Клер
Больше ничего не имеет значения, только молчание на другом конце линии.
Когда Мэтту исполнилось шесть лет, мы переделали старый трехколесный велосипед в космический корабль. Отец вырезал детали из картона, а мы с Трейси выкрасили их в цвета по выбору Мэтта – красный с искрами синего, фиолетовый в зеленый горошек, с черными полосами и белыми звездами. Ничего особенного, но Мэтт был счастлив. Картонный корабль положил начало его увлечению крыльями – такому страстному, что отец однажды пообещал записать его на курсы летчиков, а не водителей. От такой идеи Мэтт пребывал в восторге несколько дней.
Крис протягивает мне бумажный стаканчик с водой, но мне не хочется пить. Я ничего не чувствую. Я жду, чтобы Мэтт закашлял, задышал, но понимаю, что этого не будет. Я знаю.
Когда Мэтту было двенадцать, мы поехали на побережье, чтобы он увидел океан – ну хотя бы залив. Это был наш единственный отпуск с момента его рождения, но лето выдалось особенным. Отец получил новую работу. Трейси записалась в армию и осенью собиралась уезжать.
Мы ужинали и гуляли по пляжу на закате. И все мы помогали Мэтту, когда его костыли увязали в мокром песке. Когда спускалась ночь, вода начинала мерцать. Песок был повсюду – в наших туфлях, одежде, волосах, ушах. Мы лежали на спине и смотрели на появляющиеся звезды. Мы с Трейси держали Мэтта за руки, а он рассказывал нам о созвездиях над головой.
– Мне нравится, что небо бесконечно, – говорил он. – Мне не полететь в космос, но я могу изучать звезды. Вы знаете, что их свет шел к нам бесконечно долго? Сейчас мы смотрим в далекое прошлое.
– Значит, мы в будущем? – рассмеялась Трейси.
– Нет, мы именно в нужном месте и в нужное время.

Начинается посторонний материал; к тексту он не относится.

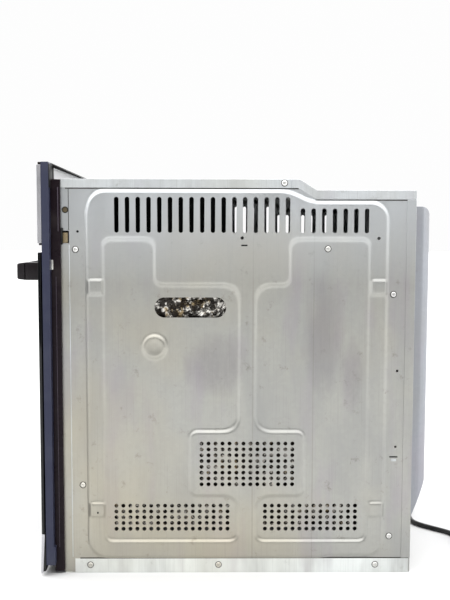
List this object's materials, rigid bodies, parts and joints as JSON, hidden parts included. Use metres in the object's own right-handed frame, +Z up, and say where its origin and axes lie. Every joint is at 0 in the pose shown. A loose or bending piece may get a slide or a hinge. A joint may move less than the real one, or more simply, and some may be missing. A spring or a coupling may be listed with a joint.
{
  "type": "built-in wall oven",
  "caption": "Built-in electric wall oven with a steel casing, punched side panels, a drop-down glass door, a control panel and a mains lead.",
  "frame": {"origin": "middle of the base tray's underside", "axes": "+Z up, the door and controls face -Y, the lead leaves at the back towards +Y"},
  "size_m": [0.595, 0.806, 0.603],
  "materials": {
    "galvanised_steel": "galvanised sheet steel with faint smudges",
    "cover_steel": "pale zinc-coated sheet steel",
    "black_enamel": "satin black enamel",
    "cavity_enamel": "speckled dark enamel",
    "dark_trim": "moulded blue-black plastic",
    "fascia_steel": "brushed stainless steel",
    "black_plastic": "moulded black plastic",
    "door_glass": "dark printed toughened glass",
    "clear_glass": "clear toughened glass",
    "hinge_steel": "zinc-plated steel",
    "chrome_wire": "bright plated wire",
    "element_steel": "heat-darkened sheathed tube",
    "blanket": "foil-faced mineral wool",
    "seal_rubber": "silicone door seal",
    "motor_metal": "plated motor casing",
    "lead_rubber": "black rubber-sheathed lead"
  },
  "bodies": {
    "root": {"side_panel_right": "galvanised_steel", "side_panel_left": "galvanised_steel", "top_cover_front": "galvanised_steel", "top_cover_rear": "galvanised_steel", "base_tray": "galvanised_steel", "rear_panel": "galvanised_steel", "rear_cover": "cover_steel", "front_frame": "black_enamel", "side_trim_right": "dark_trim", "side_trim_left": "dark_trim", "stay_right": "galvanised_steel", "stay_left": "galvanised_steel", "control_fascia": "fascia_steel", "control_housing": "black_plastic", "timer_window": "door_glass", "function_switch": "black_plastic", "thermostat": "black_plastic", "hinge_arm_right": "hinge_steel", "hinge_arm_left": "hinge_steel", "oven_cavity": "cavity_enamel", "insulation": "blanket", "door_seal": "seal_rubber", "shelf_rack_right": "chrome_wire", "shelf_rack_left": "chrome_wire", "grill_element": "element_steel", "lower_element": "element_steel", "ring_element": "element_steel", "fan_motor": "motor_metal", "fan_baffle": "cavity_enamel", "oven_lamp": "clear_glass", "cooling_fan_housing": "motor_metal", "power_cord": "lead_rubber", "cord_gland": "lead_rubber", "cord_coil": "lead_rubber", "power_plug": "lead_rubber", "casing_screws": "hinge_steel"},
    "door": {"door_outer_glass": "door_glass", "door_frame": "black_enamel", "door_inner_glass": "clear_glass", "door_top_rail": "black_plastic", "door_bottom_trim": "fascia_steel", "door_handle": "black_plastic", "handle_brackets": "black_plastic", "hinge_body_right": "hinge_steel", "hinge_body_left": "hinge_steel", "hinge_pins": "hinge_steel", "hinge_springs": "hinge_steel"},
    "hinge_rods": {"hinge_rods": "hinge_steel"},
    "shelf": {"wire_shelf": "chrome_wire"},
    "tray": {"baking_tray": "element_steel"},
    "convection_fan": {"convection_fan": "motor_metal"},
    "cooling_drum": {"cooling_fan_drum": "motor_metal"},
    "function_spindle": {"function_spindle": "hinge_steel"},
    "function_knob": {"function_knob": "black_plastic"},
    "temperature_spindle": {"temperature_spindle": "hinge_steel"},
    "temperature_knob": {"temperature_knob": "black_plastic"},
    "button_minus": {"timer_button_minus": "black_plastic"},
    "button_mode": {"timer_button_mode": "black_plastic"},
    "button_plus": {"timer_button_plus": "black_plastic"}
  },
  "joints": [
    {"name": "door_hinge", "type": "hinge", "parent": "root", "child": "door", "pos_m": [0, -0.278, 0.012], "axis": [1, 0, 0], "range_deg": [0, 90], "stiffness_Nm_per_rad": 16},
    {"name": "hinge_rod_slide", "type": "slide", "parent": "door", "child": "hinge_rods", "axis": [0, 0, -1], "range_m": [0, 0.012], "deforming": ["hinge_springs"]},
    {"name": "shelf_slide", "type": "slide", "parent": "root", "child": "shelf", "axis": [0, -1, 0], "range_m": [0, 0.015]},
    {"name": "tray_slide", "type": "slide", "parent": "root", "child": "tray", "axis": [0, -1, 0], "range_m": [0, 0.015]},
    {"name": "convection_spin", "type": "hinge", "parent": "root", "child": "convection_fan", "pos_m": [0, 0.14, 0.27], "axis": [0, 1, 0], "continuous": true},
    {"name": "cooling_spin", "type": "hinge", "parent": "root", "child": "cooling_drum", "pos_m": [0, -0.0715, 0.5035], "axis": [1, 0, 0], "continuous": true},
    {"name": "function_turn", "type": "hinge", "parent": "root", "child": "function_spindle", "pos_m": [-0.185, -0.27, 0.545], "axis": [0, 1, 0], "continuous": true},
    {"name": "function_push", "type": "slide", "parent": "function_spindle", "child": "function_knob", "axis": [0, -1, 0], "range_m": [0, 0.014]},
    {"name": "temperature_turn", "type": "hinge", "parent": "root", "child": "temperature_spindle", "pos_m": [0.185, -0.27, 0.545], "axis": [0, 1, 0], "range_deg": [0, 270]},
    {"name": "temperature_push", "type": "slide", "parent": "temperature_spindle", "child": "temperature_knob", "axis": [0, -1, 0], "range_m": [0, 0.014]},
    {"name": "button_minus_press", "type": "slide", "parent": "root", "child": "button_minus", "axis": [0, 1, 0], "range_m": [0, 0.0015], "stiffness_N_per_m": 600},
    {"name": "button_mode_press", "type": "slide", "parent": "root", "child": "button_mode", "axis": [0, 1, 0], "range_m": [0, 0.0015], "stiffness_N_per_m": 600},
    {"name": "button_plus_press", "type": "slide", "parent": "root", "child": "button_plus", "axis": [0, 1, 0], "range_m": [0, 0.0015], "stiffness_N_per_m": 600}
  ],
  "couplings": [
    {"joint": "hinge_rod_slide", "follows": "door_hinge", "m_per_rad": 0.00763}
  ]
}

Сегодня все было не так. Крис забирает у меня телефон. Я сую руки в карманы и начинаю ходить из стороны в сторону. По другую сторону оцепления люди обнимаются и плачут, пожимают руки и молятся, шепчут друг другу слова поддержки. Так много людей, и Крис со мной – но я никогда еще не чувствовала себя такой одинокой. Если бы со мной были родители…
Заметив шерифа Ли, я трогаю его за руку и отвожу в тихое место.
– Чем мы можем помочь?
– Ты же знаешь, Клер, это невозможно.
– Совсем ничем?
Шериф качает головой. Мы тоже жертвы, наши имена записаны в свидетельских показаниях.
Но мне нужно что-то сделать.
– Пожалуйста…
Он отмахивается, но я настаиваю:
– Пожалуйста. Что угодно…
Что угодно, лишь бы не сойти с ума. Лишь бы избавиться от чувства, что я всех подвела.
Крис берет меня за руку и повторяет мои слова. Шериф Ли ведет нас в медицинскую палатку.
– Если хотите помочь, поговорите с напуганными людьми. Им будет спокойнее в окружении знакомых лиц. Наши сотрудники запишут их имена и показания. Вам не придется ничего делать. Просто помогите им успокоиться.
Проявление доброты. Но это именно то, что нам нужно.
– Когда учеников зарегистрируют и осмотрят медики, наши люди отвезут их в город. Там они встретятся с родными. – Шериф медлит, словно не знает, хорошая ли это идея. – Если будет слишком тяжело, скажите. Вы тоже должны ждать своих родных.
– Школа – наша семья, – отвечаю я. – Мы умеем слушать.
Крис сжимает мою руку. После всего случившегося я уже не знаю, кто я. Я – сестра – была сестрой – нет, сестра!
Я надеюсь.
Группа учеников направляется к нам, и я выпрямляюсь, хотя руки мои дрожат. Девушка отрывается от группы и идет ко мне.
Отем
Когда полицейские выводят из зала учеников, я использую свой шанс. Я иду за ними, в конце группы. В коридоре меня начинает бить дрожь. Я вижу отверстия от пуль в шкафчиках, тела и брызги крови на линолеуме.
Я отстаю, чтобы собраться с мыслями. Куда пошла бы Сильв? Может быть, она снаружи? Может быть, она в безопасности? Но здесь так много тел, так много знаков того, что Тай продолжает свою кровавую миссию.
Отсюда стоило бы бежать на крышу. Второй этаж защищен лучше, а крыша – хороший выход.
Где бы она ни была, я знаю, Тай последует за ней. Если он окажется снаружи, полиция схватит его, и парамедики прибудут, а нам не придется прятаться.
Рана на щеке болит. Я вытираю ее рукавом, и от этого боль только усиливается. Прислонившись к стене, я выжидаю. Группа все дальше. Негромкое потрескивание раций становится еще тише.